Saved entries

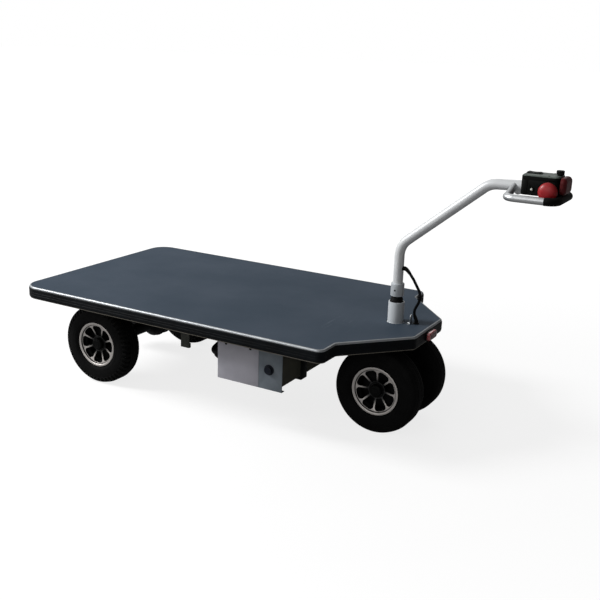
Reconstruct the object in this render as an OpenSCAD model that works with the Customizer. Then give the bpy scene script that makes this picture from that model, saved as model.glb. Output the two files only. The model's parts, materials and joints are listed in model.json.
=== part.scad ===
// Electric hand cart: a flat deck with a tapered nose on two driven rear wheels
// and a steered pair of front wheels, led by a bent handle with a control head.
// X runs forward to the handle, Y to the cart's left, Z up from the floor.

/* [Deck] */
// Width of the deck over its edge strip
deck_w = 700; // [640:5:760]
// Length of the deck over its edge strip
deck_l = 1230; // [1210:5:1270]
// Height of the deck's top above the floor
deck_top = 305; // [303:1:320]
// Height of the edge strip
edge_h = 38; // [34:1:40]
// Radius of the two rear corners
rear_corner_r = 60; // [40:2:90]
// Length of the tapered nose
nose_l = 154; // [150:1:170]
// Width of the nose's front edge
nose_w = 200; // [180:5:230]
// How far each taper starts inside the deck's side
taper_in = 78; // [65:1:90]
// Thickness of the deck board
board_t = 12; // [9:1:14]
// Thickness of the mat on the board
mat_t = 3; // [2:0.5:4]

/* [Wheels] */
// Radius of every tyre
tyre_r = 127; // [124:0.5:128]
// Width of every tyre
tyre_w = 74; // [68:1:76]
// Radius of the rim's bright outer ring
ring_r = 71.5; // [69:0.5:74]
// Number of spokes in each rim
spokes = 8; // [6:1:9]
// Width of each spoke
spoke_w = 5; // [4:0.5:7]
// Distance of the rear axle from the deck's rear edge
rear_axle_in = 226; // [215:1:240]
// Track of the rear wheels, centre to centre
rear_track = 464; // [460:2:474]
// Track of the front pair, centre to centre
front_track = 170; // [168:2:180]
// Number of tread lugs round each shoulder of a rear tyre
lugs = 48; // [40:2:52]

/* [Handle] */
// Distance of the steering post from the deck's front edge
post_back = 106; // [102:1:110]
// Distance from the post to the foremost point of the loop handle
loop_reach = 444; // [440:0.5:446]
// Outer radius of the handle tube
tube_r = 14; // [13:0.5:15]
// Height of the tube's lower bend above the deck
lower_bend_h = 223; // [210:1:240]
// Height of the tube's upper bend above the loop handle's bar
upper_bend_over = 18; // [14:1:22]
// Distance of the upper bend forward of the post
upper_bend_reach = 241; // [230:1:250]
// Radius of the two bends of the handle tube
tube_bend_r = 60; // [50:1:70]
// Radius of the loop handle's bar
loop_bar_r = 9.5; // [8:0.5:10]
// Radius of the rubber grip on the loop handle
grip_r = 10.5; // [10.5:0.25:11]
// Half the distance between the loop handle's side bars
loop_half_w = 75; // [74:1:82]
// Height of the loop handle's bar above the deck
loop_h = 403; // [401:0.5:405]

/* [Control head] */
// Length of the control head's case
head_l = 94; // [91:1:97]
// Width of the control head's case
head_w = 76; // [70:1:78]
// Height of the lower half of the case
head_shell_h = 38; // [36:1:42]
// Height of the upper half of the case
head_lid_h = 13; // [11:1:15]
// Radius of the red stop button
stop_r = 24.5; // [22:0.5:24.5]
// Radius of the speed knob
knob_r = 10; // [9:0.5:12]
// Travel of the two push buttons
button_travel = 4; // [3:0.5:5]

/* [Steering] */
// Outer radius of the steering head's tube, the lower collar
head_tube_r = 23; // [21:0.5:25]
// Height of the lower collar above the deck
collar_h = 59.5; // [54:0.5:62]
// Height of the open neck between the two collars
neck_h = 17.5; // [15:0.5:19]
// Radius of the upper collar
upper_collar_r = 19; // [18:0.5:20]
// Height of the upper collar
upper_collar_h = 38; // [34:1:42]
// Radius of the steering column
column_r = 12.5; // [11:0.5:13]

/* [Battery tray] */
// Distance of the tray's front wall from the steering post
tray_to_post = 195; // [190:1:205]
// Length of the tray along the cart
tray_l = 213; // [200:1:220]
// Length of the steel panel with the charge socket, beside the light cover
panel_l = 76; // [72:1:80]
// Height of the tray's floor above the ground
tray_z = 157; // [154:1:160]
// How far the side panels hang below the tray's floor
panel_drop = 18; // [14:1:20]
// Distance of the side panels inside the deck's edge
panel_in = 50; // [46:1:54]

/* [Hidden] */

// Round shapes are smooth at this count; small ones use the lower one
fine = 96;
small = 48;
// One overrun serves every cut
over = 1;
// Gap kept between two pieces that move past each other
gap = 0.3;
// Radial play of a shaft in its bore
play = 0.05;

// Straight bars reach this far into a bend, whose bar is a hair thinner
elbow_lap = 0.5;
elbow_step = 0.05;

// Places along the cart
overall_l = deck_l - post_back + loop_reach;
rear_x = -overall_l / 2;
front_x = rear_x + deck_l;
step_x = front_x - nose_l;
post_x = front_x - post_back;
rear_axle_x = rear_x + rear_axle_in;

// Corner radii of the deck's outline: the side step, the inner corner and the nose
taper_w = deck_w - 2 * taper_in;
step_r = 22;
inner_r = 10;
nose_r = 20;
// Number of chords in each corner's arc
corner_steps = 7;

// Sections of the edge strip
trim_t = 6.5;
trim_lip = 8;
trim_round = 4.5;
trim_top_face = 6;
trim_low_face = 3;
trim_set = 1.5;
channel_depth = 3.5;
bumper_round = 2.5;

// Levels of the deck
board_top = deck_top - mat_t;
board_bottom = board_top - board_t;
edge_bottom = deck_top - edge_h;

// Frame under the board
rail_y = 182;
rail_w = 30;
rail_h = 30;
rail_wall = 2.5;
rail_rear_in = 24;
rail_bottom = board_bottom - rail_h;
member_w = 40;
outer_member_h = 20;
member_shares = [0.06, 0.33, 0.62, 0.94];
nose_plate_t = 8;
nose_plate_l = 175;
nose_plate_front = 12;
nose_plate_half_w = 150;

// Steering head
bush_wall = 4;
bush_l = 22;
bush_flange_t = 2;
bush_flange_r = 19;
head_tube_low = 26;
head_tube_bottom = board_bottom - head_tube_low;
head_tube_top = deck_top + collar_h;
head_bore_r = column_r + play + bush_wall;
weld_r = 3;

// Front bogie
crown_t = 10;
crown_half_l = 42;
crown_half_w = 38;
crown_round = 10;
crown_top = head_tube_bottom - bush_flange_t - gap;
crown_bottom = crown_top - crown_t;
cheek_t = 8;
cheek_y = 22;
cheek_top_half_l = 34;
boss_r = 23;
axle_r = 10;
web_t = 6;
web_half_l = 20;

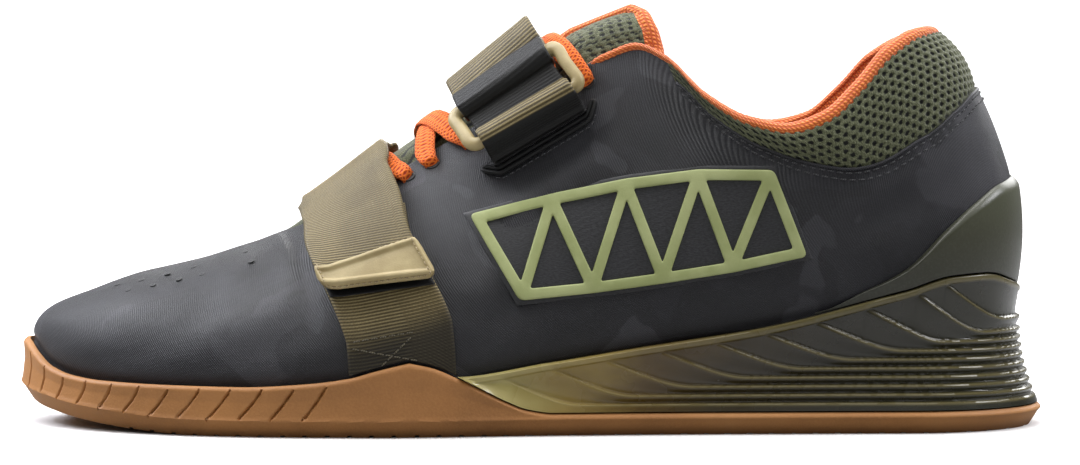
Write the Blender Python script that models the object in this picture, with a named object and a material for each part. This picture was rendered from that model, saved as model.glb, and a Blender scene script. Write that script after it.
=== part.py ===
"""Weightlifting shoe for the left foot, standing empty on its sole.

Toe towards -X, heel towards +X, lateral side towards -Y, medial side towards +Y,
floor at z = 0. Metres. Every piece is worked out from the sole's outline and from
ribs that rise from the upper's lower edge to its ridge, throat or collar line.
"""
import math

import bpy
import bmesh
import numpy as np
from mathutils import Vector
from mathutils.geometry import delaunay_2d_cdt

# Driving sizes of the whole shoe.
LENGTH = 0.300
BALL_WIDTH = 0.104
UPPER_HEIGHT = 0.1140
HEEL_STACK = 0.0320
FOREFOOT_STACK = 0.0115
TOE_SPRING = 0.0075
HEEL_PLATE = 0.0062
BUMPER_HEIGHT = 0.0245
SADDLE_HEIGHT = 0.0208
WEDGE_CUP_HEIGHT = 0.0448

# Walls, clearances and small forms.
WALL = 0.0022
COLLAR_PAD = 0.0062
SEAM_STEP = 0.0009
MESH_SWELL = 0.0016
FIT_GAP = 0.0004
COUNTER_WALL = 0.0020
RIM_CROWN = 0.22
INSOLE_THICKNESS = 0.0040
TONGUE_THICKNESS = 0.0046
TONGUE_WING = 0.0110
TONGUE_RISE = 0.0160
TONGUE_LEAN = 0.42
TONGUE_ROUND = 0.35
SOLE_BEVEL = 0.0030
SOLE_BEVEL_HEIGHT = 0.0048
SOLE_WAIST = 0.0008
RIB_PITCH = 0.00245
RIB_DEPTH = 0.0009
RIB_EDGE = 0.0005
WEDGE_BROW = 0.0012
WEDGE_FLOOR = 0.0010
WEDGE_FLARE = 0.0016
WEDGE_WAIST = 0.0042
WEDGE_SET_BACK = 0.0006

# Straps, ring and laces.
WEBBING_WIDTH = 0.0295
WEBBING_THICKNESS = 0.0016
LOWER_STRAP_ALONG = 0.383
UPPER_STRAP_ALONG = 0.559
STRAP_END_HEIGHT = 0.0428
STRAP_ANCHOR_HEIGHT = 0.0460
BASE_END = -0.0170
HOOK_PAD = 0.0008
HOOK_PAD_SHOWS = 0.0022
FOLD_LENGTH = 0.0200
FOLD_LIFT = 0.0038
FOLD_TWIST = 0.45
THROAT_RAMP = 0.0100
RING_BAR = 0.0034
RING_CORNER = 0.0026
RING_SKEW = 0.13
RING_INSIDE_LENGTH = 0.0336
RING_INSIDE_WIDTH = 0.0098
RING_AT = -0.0040
ANCHOR_LENGTH = 0.0052
WELT_WIDTH = 0.0030
WELT_HEIGHT = 0.0012
TAB_WIDTH = 0.0310
TAB_HEIGHT = 0.0125
TAB_TAPER = 0.46
TAB_THICKNESS = 0.0026
TAB_OVERHANG = 0.0015
TAB_RIM = 0.0024
TAB_RECESS = 0.26
LACE_WIDTH = 0.0068
LACE_THICKNESS = 0.0012
LACE_MARGIN = 0.0042
LACE_STEPS = 8
LACE_LIFT = 0.0006
LACE_HUMP = 0.75
EYELET_CLEAR = 0.20
BRACE_WIDTH = 0.0030
BRACE_THICKNESS = 0.0010
BRACE_STEP = 0.0090

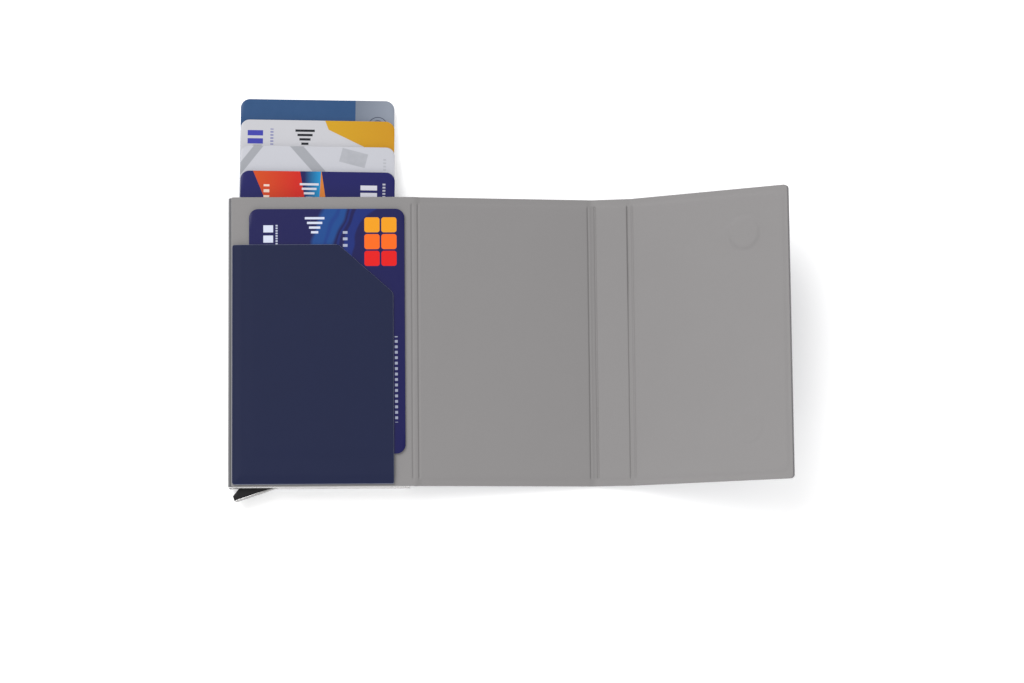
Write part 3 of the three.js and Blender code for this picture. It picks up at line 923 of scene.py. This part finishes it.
def build_back_skin():
    """The skin under the case; its upper face is flat and its lower one has rounded edges."""
    a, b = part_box("back_skin")
    x0, y0, z0 = a / MM
    x1, y1, z1 = b / MM
    corner = 1.8
    low, high = rect_edges(x0, x1, y0, y1, corner, corner)
    fine = (*RIM, *corner_depths(corner, 8))
    s1 = stations(x0, x1, 2.0, fine, fine)
    y = rows(s1, low, high, 50)
    x = np.repeat(s1[:, None], y.shape[1], 1)
    depth = rect_depth(x, y, x0, x1, y0, y1, corner, corner)
    uneven = 0.02 * smooth(depth, 0, 4) * (1 + wander(x, y, 20, 6.0))
    under = z0 + rounded(depth, 0.25) + uneven
    piece = solid("back_leather", np.stack([x, y, np.full_like(x, z1)], -1),
                  np.stack([x, y, under], -1), [navy, navy, edge_coat])
    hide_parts("back_skin")
    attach(piece, "case")


def build_hard_parts():
    # CAD node, piece, width of its rounded edges, material, material of the edges, slot, body
    made = [
        ("case_shell", "aluminium_case", 0.26, aluminium, bright, "aluminium", "case"),
        ("trigger_lever", "trigger_moulding", 0.3, plastic, plastic_edge_highlight, "black_plastic", "trigger"),
        ("trigger_face", "trigger_strip", 0.08, strip, bright, "aluminium", "trigger"),
        ("base_plug", "plug_moulding", 0.12, plastic, plastic_edge_highlight, "black_plastic", "case"),
        ("guide_rail_left", "rail_moulding_left", 0.1, plastic, plastic_edge_highlight, "black_plastic", "case"),
        ("guide_rail_right", "rail_moulding_right", 0.1, plastic, plastic_edge_highlight, "black_plastic", "case"),
    ]
    for node, name, width, mat, edge, slot, body in made:
        piece = finished(node, name, width, mat, edge, bright_ends=(node == "case_shell"))
        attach(piece, body)


def dress_inner_nodes():
    """Materials for the CAD nodes that stay as they are."""
    looks = {
        "felt_pad_back": (felt, "felt"), "felt_pad_front": (felt, "felt"),
        "keeper_disc_top": (steel, "steel"), "keeper_disc_bottom": (steel, "steel"),
        "lever_pivot_pin": (steel, "steel"),
        "magnet_top": (nickel, "magnet"), "magnet_bottom": (nickel, "magnet"),
        "front_panel_board": (board, "stiffener"), "spine_board": (board, "stiffener"),
        "flap_board": (board, "stiffener"),
    }
    for node, (mat, slot) in looks.items():
        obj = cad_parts[node]
        obj.data.materials.clear()
        obj.data.materials.append(mat)


# ---------------------------------------------------------------- stage, light and camera

FLOOR_SIZE, FLOOR_DROP, FLOOR_GLOW = 3, 0.00005, 0.31
WORLD_STRENGTH = 0.62
# name, place, size and power; both face the middle of the wallet
LIGHTS = [("key", (-0.75, 0.9, 1.3), 1.3, 24.0), ("low", (0.03, -0.42, 0.26), 0.4, 0.75)]
LIT_POINT = (0.065, 0.01, 0)


def build_floor():
    p = Paint("pale_floor", 0.85, Specular_IOR_Level=0.1)
    p.colour(p.mix(p.noise(300, 2) * 0.2, (0.93, 0.93, 0.93), (0.9, 0.9, 0.9)))
    p.shader.inputs["Emission Color"].default_value = (1, 1, 1, 1)
    p.shader.inputs["Emission Strength"].default_value = FLOOR_GLOW
    bm = bmesh.new()
    bmesh.ops.create_grid(bm, x_segments=8, y_segments=8, size=FLOOR_SIZE)
    floor = mesh_object("floor", bm, [p.mat])
    floor.location.z = -FLOOR_DROP


def build_lights():
    world = bpy.data.worlds.new("studio")
    world.use_nodes = True
    back = world.node_tree.nodes["Background"]
    back.inputs["Color"].default_value = (1, 1, 1, 1)
    back.inputs["Strength"].default_value = WORLD_STRENGTH
    scene.world = world
    for name, place, size, power in LIGHTS:
        light = bpy.data.lights.new(name, "AREA")
        light.energy, light.size = power, size
        obj = new_object(name, light)
        obj.location = place
        obj.rotation_mode = "QUATERNION"
        obj.rotation_quaternion = (Vector(LIT_POINT) - Vector(place)).to_track_quat("-Z", "Y")


def build_camera():
    """Almost straight above the wallet, with X level in the picture."""
    elevation, azimuth, roll = radians(82.59), radians(-19.31), radians(18.89)
    distance, target = 1.04729, Vector((0.06737, 0.00068, 0))
    back = Vector((sin(azimuth) * cos(elevation), -cos(azimuth) * cos(elevation), sin(elevation)))
    side = (-back).cross(Vector((0, 0, 1))).normalized()
    up = side.cross(-back)
    right = side * cos(roll) + up * sin(roll)
    top = up * cos(roll) - side * sin(roll)
    data = bpy.data.cameras.new("camera")
    data.lens, data.sensor_width = 104.97, 36
    data.clip_start, data.clip_end = 0.05, 20
    obj = new_object("camera", data)
    turn = Matrix((right, top, back)).transposed().to_4x4()
    obj.matrix_world = Matrix.Translation(target + back * distance) @ turn
    scene.camera = obj


build_cover()
build_pocket()
build_cards()
build_back_skin()
build_hard_parts()
dress_inner_nodes()
build_floor()
build_lights()
build_camera()
scene.view_settings.view_transform = "Standard"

> To do
Retype, in the same exact form, the lines of the material above from the line holding "obj = cad_parts[node]" through the line holding "floor.location.z = -FLOOR_DROP".

> Written response
        obj = cad_parts[node]
        obj.data.materials.clear()
        obj.data.materials.append(mat)


# ---------------------------------------------------------------- stage, light and camera

FLOOR_SIZE, FLOOR_DROP, FLOOR_GLOW = 3, 0.00005, 0.31
WORLD_STRENGTH = 0.62
# name, place, size and power; both face the middle of the wallet
LIGHTS = [("key", (-0.75, 0.9, 1.3), 1.3, 24.0), ("low", (0.03, -0.42, 0.26), 0.4, 0.75)]
LIT_POINT = (0.065, 0.01, 0)


def build_floor():
    p = Paint("pale_floor", 0.85, Specular_IOR_Level=0.1)
    p.colour(p.mix(p.noise(300, 2) * 0.2, (0.93, 0.93, 0.93), (0.9, 0.9, 0.9)))
    p.shader.inputs["Emission Color"].default_value = (1, 1, 1, 1)
    p.shader.inputs["Emission Strength"].default_value = FLOOR_GLOW
    bm = bmesh.new()
    bmesh.ops.create_grid(bm, x_segments=8, y_segments=8, size=FLOOR_SIZE)
    floor = mesh_object("floor", bm, [p.mat])
    floor.location.z = -FLOOR_DROP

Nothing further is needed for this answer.